Logical (row-based) log replication
Logical (row-based) log replication is a more flexible type of replication than WAL shipping. In logical (row-based) log replication, the leader logs every change to the database at the granularity of a row. The log record contains enough information to identify the row that was changed and the new values of all columns in the row. The leader then sends the log record to the followers, and the followers apply the change to their databases.
Logical (row-based) log replication is a good choice for databases that need to be flexible and scalable. It is also a good choice for databases that need to be upgraded frequently, because the leader and the followers can be running different versions of the software.
Trigger-based replication
Trigger-based replication is a more complex type of replication, but it is also the most flexible. In trigger-based replication, the leader uses database triggers to log data changes into a separate table. An external process then reads the data changes from the table and replicates them to another system.
Trigger-based replication is a good choice for databases that need to be customized or integrated with other systems. However, it can be more difficult to implement and maintain than other types of replication.

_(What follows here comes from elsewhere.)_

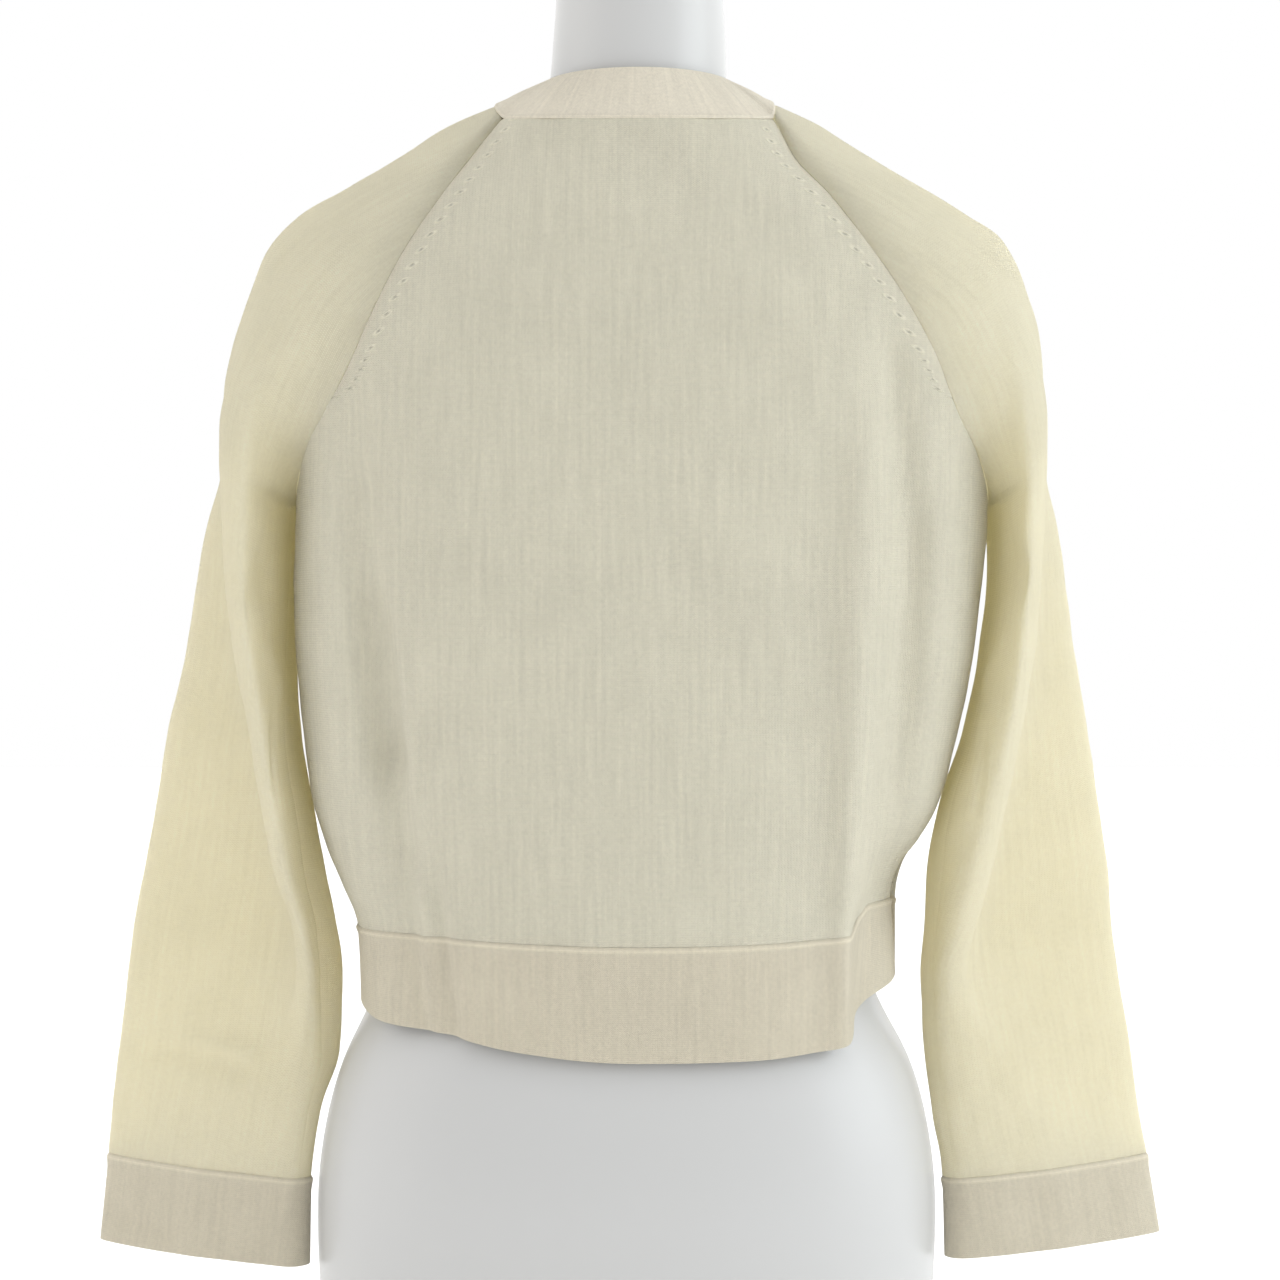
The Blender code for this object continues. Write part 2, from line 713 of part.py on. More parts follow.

The best type of replication log for you will depend on your specific needs. If you need a simple and reliable replication solution, then WAL shipping is a good choice. If you need a more flexible solution, then logical (row-based) log replication is a good choice. If you need to customize the replication process or integrate with other systems, then trigger-based replication may be the best option for you.
Overall leader-follower replication is all about clients sending all writes to a single node (the leader), which sends a stream of data change events to the other replicas (followers). Reads can be performed on any replica, but reads from followers might be stale. And this article was all about how we can make leader-based replication more reliable and consistent.